You can’t write “fast” if you don’t have a framework.
So NLSAT Mocks by LegalEdge help by forcing:
a clear issue → rule/norm → application → conclusion chain
short paragraphs and clean reasoning under a tight word cap
essay outlines that don’t waste words on generic introductions
It’s speed and depth again—just in writing form.
Do this:
Time-box passages: 7–9 minutes each (including questions) for training days
Force yourself to move on after the time box
In analysis, redo the same passage untimed and compare:
Which questions needed depth?
Which ones do you over-read?
Goal: same accuracy, less time.
Do this:
Add a “proof rule”: before finalising any answer, point to the exact line/idea supporting it
Track a “temptation log”: questions where you picked the option that sounded right
Practice elimination discipline: why each wrong option is wrong (one sentence)
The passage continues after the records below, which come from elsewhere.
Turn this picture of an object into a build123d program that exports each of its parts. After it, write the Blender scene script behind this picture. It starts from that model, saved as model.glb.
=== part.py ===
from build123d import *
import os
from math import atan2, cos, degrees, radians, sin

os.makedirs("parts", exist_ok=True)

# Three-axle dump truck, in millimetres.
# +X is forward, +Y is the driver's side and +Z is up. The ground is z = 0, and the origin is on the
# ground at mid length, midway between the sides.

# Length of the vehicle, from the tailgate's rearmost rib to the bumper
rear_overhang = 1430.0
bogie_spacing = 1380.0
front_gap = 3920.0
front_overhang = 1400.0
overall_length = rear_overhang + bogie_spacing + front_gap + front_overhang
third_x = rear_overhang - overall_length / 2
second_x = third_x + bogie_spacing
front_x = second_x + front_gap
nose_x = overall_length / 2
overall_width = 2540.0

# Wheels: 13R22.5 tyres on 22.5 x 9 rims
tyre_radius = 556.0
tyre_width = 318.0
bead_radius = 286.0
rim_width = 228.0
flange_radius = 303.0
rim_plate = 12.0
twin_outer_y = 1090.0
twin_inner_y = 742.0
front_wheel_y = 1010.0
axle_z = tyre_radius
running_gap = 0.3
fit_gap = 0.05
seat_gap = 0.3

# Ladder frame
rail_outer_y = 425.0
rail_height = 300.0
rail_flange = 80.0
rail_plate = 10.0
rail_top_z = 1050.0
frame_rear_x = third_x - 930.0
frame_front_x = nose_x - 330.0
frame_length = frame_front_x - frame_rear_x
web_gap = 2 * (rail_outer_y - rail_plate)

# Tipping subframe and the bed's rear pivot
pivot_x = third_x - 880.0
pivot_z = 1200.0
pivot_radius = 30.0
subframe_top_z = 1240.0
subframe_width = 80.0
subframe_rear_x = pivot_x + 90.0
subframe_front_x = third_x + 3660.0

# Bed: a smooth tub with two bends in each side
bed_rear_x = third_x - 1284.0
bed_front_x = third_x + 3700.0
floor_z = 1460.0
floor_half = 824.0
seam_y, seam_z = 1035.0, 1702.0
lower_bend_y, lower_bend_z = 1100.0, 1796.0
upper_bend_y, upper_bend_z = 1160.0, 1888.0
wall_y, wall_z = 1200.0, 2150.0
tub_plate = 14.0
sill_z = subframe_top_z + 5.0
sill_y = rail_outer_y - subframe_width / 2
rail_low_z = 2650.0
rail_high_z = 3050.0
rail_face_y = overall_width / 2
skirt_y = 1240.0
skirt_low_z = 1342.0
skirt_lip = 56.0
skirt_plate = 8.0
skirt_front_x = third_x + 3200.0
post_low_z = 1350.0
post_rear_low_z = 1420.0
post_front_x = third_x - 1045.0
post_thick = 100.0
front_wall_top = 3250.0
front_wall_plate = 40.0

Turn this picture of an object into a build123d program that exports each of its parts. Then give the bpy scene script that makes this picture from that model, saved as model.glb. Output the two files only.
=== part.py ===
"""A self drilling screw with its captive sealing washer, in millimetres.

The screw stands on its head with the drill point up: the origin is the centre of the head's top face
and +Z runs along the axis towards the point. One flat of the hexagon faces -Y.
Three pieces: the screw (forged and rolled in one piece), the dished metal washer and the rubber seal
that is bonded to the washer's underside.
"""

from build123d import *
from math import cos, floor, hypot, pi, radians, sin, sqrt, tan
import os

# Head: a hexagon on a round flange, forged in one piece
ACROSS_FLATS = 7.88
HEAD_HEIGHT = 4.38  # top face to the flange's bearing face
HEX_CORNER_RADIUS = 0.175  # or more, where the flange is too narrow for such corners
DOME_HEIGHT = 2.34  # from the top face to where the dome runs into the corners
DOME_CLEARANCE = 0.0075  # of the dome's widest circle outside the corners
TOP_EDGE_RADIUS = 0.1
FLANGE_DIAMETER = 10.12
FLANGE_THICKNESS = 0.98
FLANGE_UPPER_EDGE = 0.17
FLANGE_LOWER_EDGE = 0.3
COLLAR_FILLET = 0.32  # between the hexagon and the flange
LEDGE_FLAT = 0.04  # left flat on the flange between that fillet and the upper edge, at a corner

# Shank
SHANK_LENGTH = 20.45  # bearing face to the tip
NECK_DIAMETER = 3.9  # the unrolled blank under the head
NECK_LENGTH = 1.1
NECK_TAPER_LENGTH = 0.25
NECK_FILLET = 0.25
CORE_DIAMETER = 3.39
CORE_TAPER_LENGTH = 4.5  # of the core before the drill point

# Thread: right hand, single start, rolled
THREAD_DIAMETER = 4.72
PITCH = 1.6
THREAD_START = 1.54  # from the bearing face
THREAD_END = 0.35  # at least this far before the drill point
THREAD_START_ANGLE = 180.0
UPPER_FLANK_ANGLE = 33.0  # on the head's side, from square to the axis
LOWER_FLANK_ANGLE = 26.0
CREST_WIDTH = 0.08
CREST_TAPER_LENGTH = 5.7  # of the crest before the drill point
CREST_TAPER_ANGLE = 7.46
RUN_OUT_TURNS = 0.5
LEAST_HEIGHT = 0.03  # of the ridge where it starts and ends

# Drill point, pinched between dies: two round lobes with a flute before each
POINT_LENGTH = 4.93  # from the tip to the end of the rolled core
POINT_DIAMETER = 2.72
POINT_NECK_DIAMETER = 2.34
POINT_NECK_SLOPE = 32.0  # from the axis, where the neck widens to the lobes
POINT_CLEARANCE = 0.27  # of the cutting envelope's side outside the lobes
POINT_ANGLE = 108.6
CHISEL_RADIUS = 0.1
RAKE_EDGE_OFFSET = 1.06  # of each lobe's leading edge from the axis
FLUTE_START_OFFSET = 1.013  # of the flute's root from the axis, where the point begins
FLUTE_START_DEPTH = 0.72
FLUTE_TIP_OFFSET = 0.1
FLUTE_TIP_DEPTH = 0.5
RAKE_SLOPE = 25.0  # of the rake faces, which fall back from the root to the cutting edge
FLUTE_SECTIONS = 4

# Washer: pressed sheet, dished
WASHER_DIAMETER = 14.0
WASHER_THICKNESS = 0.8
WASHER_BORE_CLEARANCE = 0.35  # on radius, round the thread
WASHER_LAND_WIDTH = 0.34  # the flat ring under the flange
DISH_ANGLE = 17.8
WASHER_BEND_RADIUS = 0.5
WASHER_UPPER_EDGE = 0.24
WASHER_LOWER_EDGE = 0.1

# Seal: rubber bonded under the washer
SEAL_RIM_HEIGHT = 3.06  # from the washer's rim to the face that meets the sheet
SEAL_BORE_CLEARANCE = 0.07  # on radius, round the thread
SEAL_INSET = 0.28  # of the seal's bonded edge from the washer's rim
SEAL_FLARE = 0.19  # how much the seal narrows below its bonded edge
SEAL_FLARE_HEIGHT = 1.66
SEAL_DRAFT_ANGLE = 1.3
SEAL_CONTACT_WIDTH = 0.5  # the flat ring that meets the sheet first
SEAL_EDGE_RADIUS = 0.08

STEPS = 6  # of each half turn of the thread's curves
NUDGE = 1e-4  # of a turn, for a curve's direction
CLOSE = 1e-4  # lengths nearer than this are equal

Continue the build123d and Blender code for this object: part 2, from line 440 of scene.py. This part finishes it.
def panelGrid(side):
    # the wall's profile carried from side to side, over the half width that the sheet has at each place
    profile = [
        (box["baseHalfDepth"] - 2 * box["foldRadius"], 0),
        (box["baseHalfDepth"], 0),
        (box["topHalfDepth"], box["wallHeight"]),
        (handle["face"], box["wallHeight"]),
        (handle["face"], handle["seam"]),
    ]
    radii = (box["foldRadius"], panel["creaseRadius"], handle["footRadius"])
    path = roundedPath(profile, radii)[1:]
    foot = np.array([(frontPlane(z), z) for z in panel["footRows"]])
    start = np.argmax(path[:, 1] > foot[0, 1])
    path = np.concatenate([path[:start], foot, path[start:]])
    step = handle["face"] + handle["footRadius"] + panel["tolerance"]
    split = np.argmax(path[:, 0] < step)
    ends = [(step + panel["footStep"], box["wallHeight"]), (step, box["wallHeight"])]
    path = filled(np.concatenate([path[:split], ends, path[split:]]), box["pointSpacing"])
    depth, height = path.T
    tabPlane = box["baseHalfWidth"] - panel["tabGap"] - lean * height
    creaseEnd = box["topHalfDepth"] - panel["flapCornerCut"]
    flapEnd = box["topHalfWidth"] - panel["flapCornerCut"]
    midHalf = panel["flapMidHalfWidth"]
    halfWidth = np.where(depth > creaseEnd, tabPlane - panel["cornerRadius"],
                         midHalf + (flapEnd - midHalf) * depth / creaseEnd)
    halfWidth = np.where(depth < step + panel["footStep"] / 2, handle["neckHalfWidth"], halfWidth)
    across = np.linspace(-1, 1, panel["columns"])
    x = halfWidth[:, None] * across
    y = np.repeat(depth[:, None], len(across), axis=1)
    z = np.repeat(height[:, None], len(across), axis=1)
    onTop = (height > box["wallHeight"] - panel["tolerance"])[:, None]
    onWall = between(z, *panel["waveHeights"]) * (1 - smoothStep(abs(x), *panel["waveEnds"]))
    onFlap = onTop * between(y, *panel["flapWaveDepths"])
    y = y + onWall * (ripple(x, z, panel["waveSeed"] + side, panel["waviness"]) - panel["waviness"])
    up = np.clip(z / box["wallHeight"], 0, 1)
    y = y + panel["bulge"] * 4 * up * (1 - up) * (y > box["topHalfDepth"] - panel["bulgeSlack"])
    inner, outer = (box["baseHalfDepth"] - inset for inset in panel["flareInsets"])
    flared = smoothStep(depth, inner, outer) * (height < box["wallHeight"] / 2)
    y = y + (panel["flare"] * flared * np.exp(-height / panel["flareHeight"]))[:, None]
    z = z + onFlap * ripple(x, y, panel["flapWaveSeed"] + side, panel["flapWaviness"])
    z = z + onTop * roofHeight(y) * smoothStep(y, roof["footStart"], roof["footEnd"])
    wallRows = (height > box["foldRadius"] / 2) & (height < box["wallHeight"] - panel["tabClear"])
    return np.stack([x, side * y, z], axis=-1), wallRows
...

Goal: same speed, higher certainty.
Start with:
fewer passages per session (2–3), but ruthless analysis
learn one repeatable method (don’t chase 10 strategies)
focus on accuracy first, then add time pressure
Goal: build a stable base before speed.
Reading the passage like a story (instead of like an argument)
Fix: after each paragraph, ask: “claim, evidence, implication?”
Answering from memory instead of text
Fix: never choose without anchoring the option back to a line/idea.
Getting stuck on one “ego question”
Fix: treat time as marks. Move on and return only if you have surplus time.
Writing long in Part B to sound smart
Fix: structured answers beat fancy language. Word caps reward clarity.
NLSIU’s published programme information indicates that Part B evaluation happens for a limited pool based on Part A performance (for the 3-year LLB programme, it has been described as evaluation in a 1:5 ratio based on Part A performance).
So Part A demands smart speed-depth decisions to get you into the right bracket—and Part B demands structured depth to convert that opportunity into rank.